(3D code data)

— BEGIN —

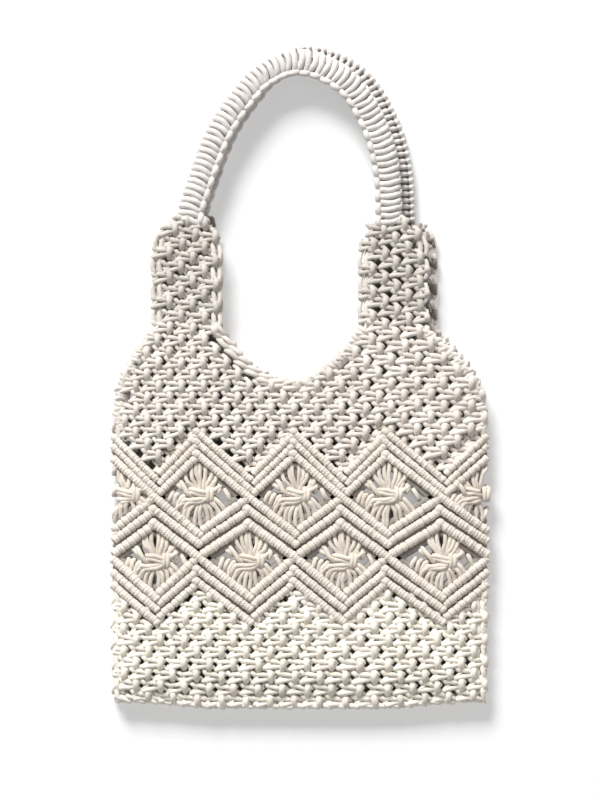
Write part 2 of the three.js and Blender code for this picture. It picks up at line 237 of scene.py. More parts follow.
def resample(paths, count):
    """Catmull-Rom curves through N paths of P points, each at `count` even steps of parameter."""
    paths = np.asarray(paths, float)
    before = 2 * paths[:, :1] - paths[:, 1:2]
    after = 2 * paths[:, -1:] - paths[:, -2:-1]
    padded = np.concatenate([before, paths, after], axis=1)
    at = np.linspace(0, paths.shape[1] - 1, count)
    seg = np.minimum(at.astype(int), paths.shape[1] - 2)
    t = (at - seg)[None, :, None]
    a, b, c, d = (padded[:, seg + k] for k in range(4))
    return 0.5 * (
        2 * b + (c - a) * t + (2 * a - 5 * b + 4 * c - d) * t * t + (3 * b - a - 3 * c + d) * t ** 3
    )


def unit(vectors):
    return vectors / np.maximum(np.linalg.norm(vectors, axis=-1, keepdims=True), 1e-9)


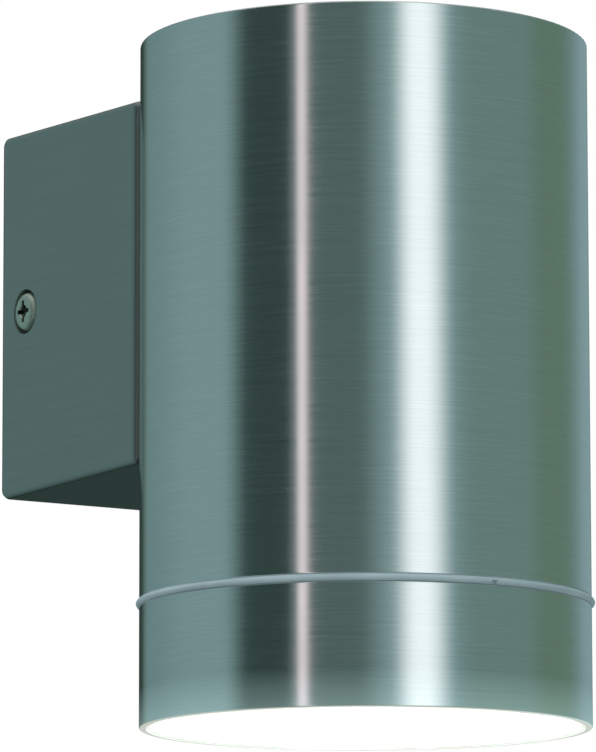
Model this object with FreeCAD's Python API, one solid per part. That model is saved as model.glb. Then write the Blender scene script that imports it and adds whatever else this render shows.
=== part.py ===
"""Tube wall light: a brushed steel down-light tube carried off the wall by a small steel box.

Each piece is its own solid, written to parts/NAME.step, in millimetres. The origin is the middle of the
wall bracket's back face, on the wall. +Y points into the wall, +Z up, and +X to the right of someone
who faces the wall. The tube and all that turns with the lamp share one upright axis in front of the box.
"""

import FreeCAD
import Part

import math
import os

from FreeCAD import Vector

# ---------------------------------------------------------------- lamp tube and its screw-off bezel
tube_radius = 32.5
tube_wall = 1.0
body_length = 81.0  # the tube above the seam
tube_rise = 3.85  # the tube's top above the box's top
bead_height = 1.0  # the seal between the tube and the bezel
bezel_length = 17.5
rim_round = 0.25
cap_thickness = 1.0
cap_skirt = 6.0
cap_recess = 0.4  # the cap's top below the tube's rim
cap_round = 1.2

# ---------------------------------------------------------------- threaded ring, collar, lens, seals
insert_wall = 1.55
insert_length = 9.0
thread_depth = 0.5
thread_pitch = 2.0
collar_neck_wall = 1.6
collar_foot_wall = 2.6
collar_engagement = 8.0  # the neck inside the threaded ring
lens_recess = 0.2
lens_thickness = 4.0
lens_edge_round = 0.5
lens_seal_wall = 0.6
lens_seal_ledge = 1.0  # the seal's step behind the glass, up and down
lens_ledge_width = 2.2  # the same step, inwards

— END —

*GIVEN TASK:* Could you quote the material above in full, exactly as it stands?

*SOLUTION FOR THIS PROBLEM:*
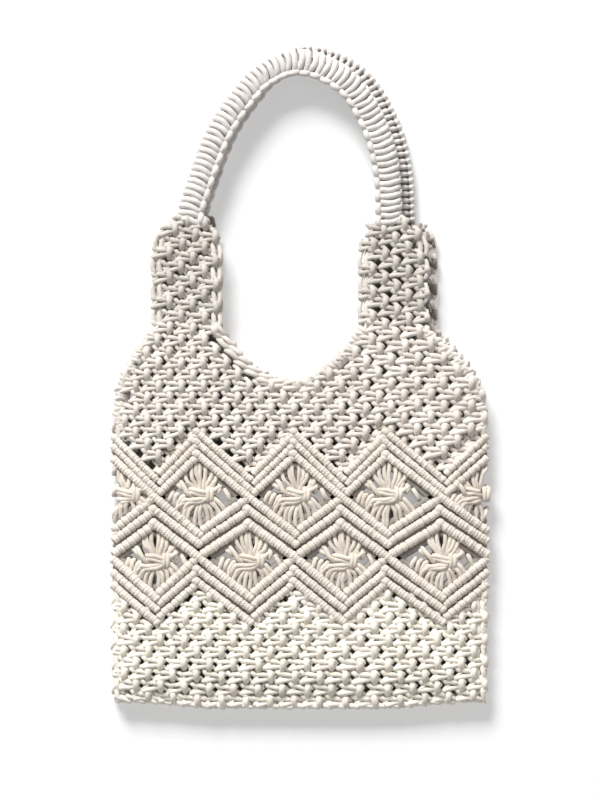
Write part 2 of the three.js and Blender code for this picture. It picks up at line 237 of scene.py. More parts follow.
def resample(paths, count):
    """Catmull-Rom curves through N paths of P points, each at `count` even steps of parameter."""
    paths = np.asarray(paths, float)
    before = 2 * paths[:, :1] - paths[:, 1:2]
    after = 2 * paths[:, -1:] - paths[:, -2:-1]
    padded = np.concatenate([before, paths, after], axis=1)
    at = np.linspace(0, paths.shape[1] - 1, count)
    seg = np.minimum(at.astype(int), paths.shape[1] - 2)
    t = (at - seg)[None, :, None]
    a, b, c, d = (padded[:, seg + k] for k in range(4))
    return 0.5 * (
        2 * b + (c - a) * t + (2 * a - 5 * b + 4 * c - d) * t * t + (3 * b - a - 3 * c + d) * t ** 3
    )


def unit(vectors):
    return vectors / np.maximum(np.linalg.norm(vectors, axis=-1, keepdims=True), 1e-9)


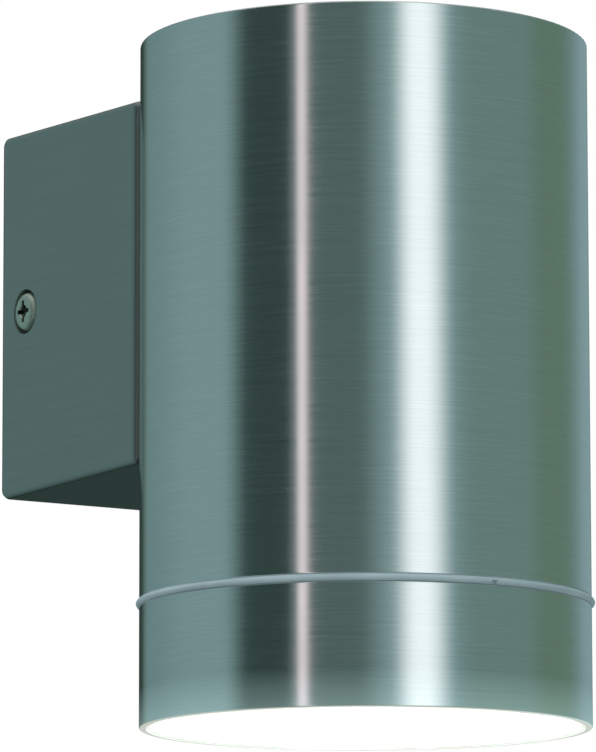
Model this object with FreeCAD's Python API, one solid per part. That model is saved as model.glb. Then write the Blender scene script that imports it and adds whatever else this render shows.
=== part.py ===
"""Tube wall light: a brushed steel down-light tube carried off the wall by a small steel box.

Each piece is its own solid, written to parts/NAME.step, in millimetres. The origin is the middle of the
wall bracket's back face, on the wall. +Y points into the wall, +Z up, and +X to the right of someone
who faces the wall. The tube and all that turns with the lamp share one upright axis in front of the box.
"""

import FreeCAD
import Part

import math
import os

from FreeCAD import Vector

# ---------------------------------------------------------------- lamp tube and its screw-off bezel
tube_radius = 32.5
tube_wall = 1.0
body_length = 81.0  # the tube above the seam
tube_rise = 3.85  # the tube's top above the box's top
bead_height = 1.0  # the seal between the tube and the bezel
bezel_length = 17.5
rim_round = 0.25
cap_thickness = 1.0
cap_skirt = 6.0
cap_recess = 0.4  # the cap's top below the tube's rim
cap_round = 1.2

# ---------------------------------------------------------------- threaded ring, collar, lens, seals
insert_wall = 1.55
insert_length = 9.0
thread_depth = 0.5
thread_pitch = 2.0
collar_neck_wall = 1.6
collar_foot_wall = 2.6
collar_engagement = 8.0  # the neck inside the threaded ring
lens_recess = 0.2
lens_thickness = 4.0
lens_edge_round = 0.5
lens_seal_wall = 0.6
lens_seal_ledge = 1.0  # the seal's step behind the glass, up and down
lens_ledge_width = 2.2  # the same step, inwards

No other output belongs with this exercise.